EY voices competitiveness concerns

EY voices competitiveness concerns

By Geoff Percival

Tax giant EY has warned that Ireland is under “considerable” pressure to avoid losing competitiveness due to its poor housing supply and need for infrastructural improvements.

In its latest economic outlook, EY said it expects the Irish economy to grow by just under 5% in GDP terms this year and nearly 237,000 net new jobs to be created across the island of Ireland within the next four years.

It also said that just 5% of businesses in the Republic, and 3% in the North, have a Brexit strategy in place and that 60% of business leaders see the attraction of talent as their biggest challenge.


“If Ireland is to remain competitive and continue to grow strongly, improved infrastructure is key,” said EY chief economist Neil Gibson.

“Assuming a relatively smooth Brexit, which clearly remains a risk, Ireland is projected to remain one of the fastest growing developed nations in the world.

"This growth is placing considerable pressure on policymakers to avoid a loss of competitiveness by ensuring sufficient housing and infrastrucure investment is realised in a timely fashion.

“The impressive growth rate Ireland has experienced since 2015 looks set to continue, supported by Dublin’s top-table position as a preferred post-Brexit destination.
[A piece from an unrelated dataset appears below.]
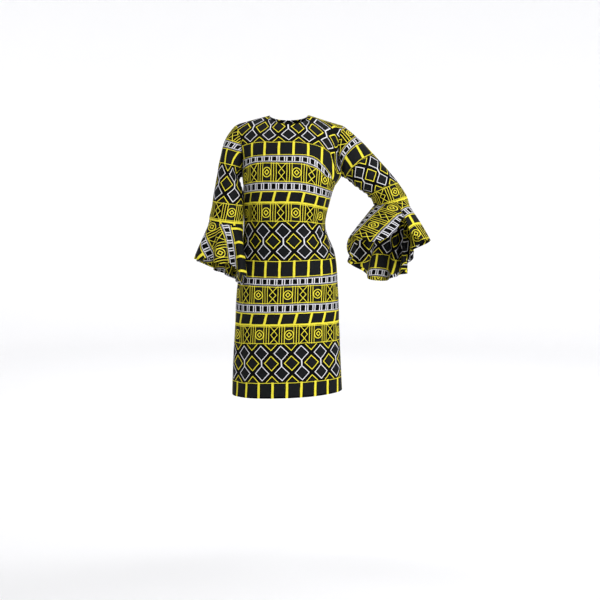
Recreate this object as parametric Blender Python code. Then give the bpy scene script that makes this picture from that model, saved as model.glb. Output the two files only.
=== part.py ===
"""Ankara wax print dress: a knee-length shift with a jewel neck and set-in sleeves to the
elbow, each ended by a circular flounce. It keeps the hollow, worn form, with one arm
hanging and the other bent out to the side, and no wearer.

Frame: +Z up, -Y is the front and -X the wearer's right. The origin lies on the shoulder
line, midway between the two sides of the neck. Tables and sizes are in millimetres.
"""

import math
from collections import namedtuple

import bpy
import numpy as np
from mathutils import Matrix, Vector

MM = 0.001
TINY = 1e-6

# Driving sizes
CLOTH = 1.2
SEAM_GAP = 0.15  # each edge steps back this far from its seam line
ARMHOLE_GAP = 0.5  # and this far round the armhole
LONGEST_MITRE = 2.5  # walls that meet at an angle share an offset of at most this many
NECK_SHARE = 0.42  # share of a panel's half-width that ends at the neckline

FRONT_COLUMNS = 24  # counts of quads
SKIRT_ROWS = 19
YOKE_ROWS = 10
SLEEVE_ROWS = 11
FLOUNCE_ROWS = 7
FLOUNCE_SPLIT = 4  # flounce columns to each sleeve column

# The body's level sections, from the hem up. right and left are the half-widths from the
# middle, front and back the depths from the side seam; the armhole columns are the depth
# of the panel's edge, which is 0 at a side seam. turn is the angle that the panel turns
# through from its middle to its edge, power how square it is, and tilt how much higher
# the wearer's left is than the middle.
Level = namedtuple(
    "Level", "name z right left front back armhole_front armhole_back turn power tilt"
)
LEVELS = [
    Level("hem", -879, 185, 172, 124, 124, 0, 0, 90, 0.80, 8),
    Level("knee", -790, 182, 168, 124, 125, 0, 0, 90, 0.80, 6),
    Level("thigh", -690, 176, 163, 123, 127, 0, 0, 90, 0.82, 6),
    Level("hip", -550, 168, 158, 121, 131, 0, 0, 90, 0.84, 6),
    Level("high_hip", -440, 154, 148, 117, 118, 0, 0, 90, 0.86, 4),
    Level("waist", -345, 144, 117, 110, 96, 0, 0, 90, 0.88, 2),
    Level("underbust", -268, 145, 131, 126, 100, 0, 0, 90, 0.80, 0),
    Level("bust", -214, 145, 149, 141, 107, 0, 0, 90, 0.76, 0),
    Level("underarm", -187, 147, 167, 139, 111, 0, 0, 90, 0.78, 2),
    Level("chest", -140, 146, 161, 129, 112, 26, 44, 80, 0.86, 0),
    Level("upper_chest", -90, 149, 156, 109, 104, 36, 50, 70, 0.95, 0),
]
UNDERARM = 8  # index of that row

# The shoulder line and the neckline. Each point is (x, y, z), on the wearer's left.
NECK_SIDE = (61, 4, 6)
NECK_FRONT = (0, -62, -24)
NECK_BACK = (0, 60, -9)
SHOULDER_TIP_RIGHT = (-166, 6, -24)
SHOULDER_TIP_LEFT = (173, 8, -27)
YOKE_SHARE = 0.60  # how far up the yoke row lies between the upper chest and the top
YOKE_RISE = 15  # how far the yoke is rounded out there, on the shoulder
YOKE_RISE_NECK = 3  # and below the neckline
ROUNDING_FROM = 0.7  # share of the neckline's turn where the shoulder's rounding begins

# Soft folds on the body: a trough of that depth along a line from (turn, z) to (turn, z),
# where turn runs from -1 at the wearer's right side seam to 1 at the left one.
FOLD_EARLY = 0.25  # a fold begins this share of its length before the line
FOLD_FADE = 0.4  # and deepens over this share of it
CALM_EDGE = 0.08  # turns from a seam within which the folds die out
Fold = namedtuple("Fold", "panel turn_a z_a turn_b z_b width depth")
FOLDS = [
    Fold("front", -0.72, -230, -0.50, -470, 0.16, 5),
    Fold("front", 0.96, -330, 0.45, -395, 0.13, 5),
    Fold("front", 0.98, -385, 0.55, -470, 0.12, 4),
    Fold("front", 0.80, -235, 0.55, -330, 0.14, 4),
    Fold("front", -0.62, -640, -0.70, -874, 0.16, 5),
    Fold("front", 0.52, -600, 0.60, -874, 0.18, 4),
    Fold("back", -0.55, -300, -0.42, -520, 0.15, 6),
    Fold("back", 0.55, -300, 0.40, -500, 0.15, 6),
    Fold("back", -0.30, -330, 0.30, -345, 0.30, 4),
    Fold("back", -0.50, -650, -0.55, -874, 0.18, 5),
    Fold("back", 0.46, -620, 0.50, -874, 0.18, 5),
]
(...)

"However, if we are to sustain growth at current rates, we must retain a focus on competitiveness. The Summer Economic Statement last week showed us that the Government is walking a fine line between not overspending and investing in growth-enabling infrastructure.

"There will be plenty of demands for increased spending and tax cuts; careful prioritisation will present a new challenge for politicians,” he said.

“Ireland’s impressive growth may be somewhat overstated by headline GDP figures, but data on job creation levels and tax receipts all point to a fast-growing economy.

"The forecast is for headline growth rates to fall back from current levels and job creation will also moderate as a tighter labour market begins to impact,” Mr Gibson said.


“The question still remains: ‘what will a post-Brexit Ireland look like?’ In the face of slow-moving Brexit negotiations, Ireland’s competitiveness of place, people and prices is a priority,” he said.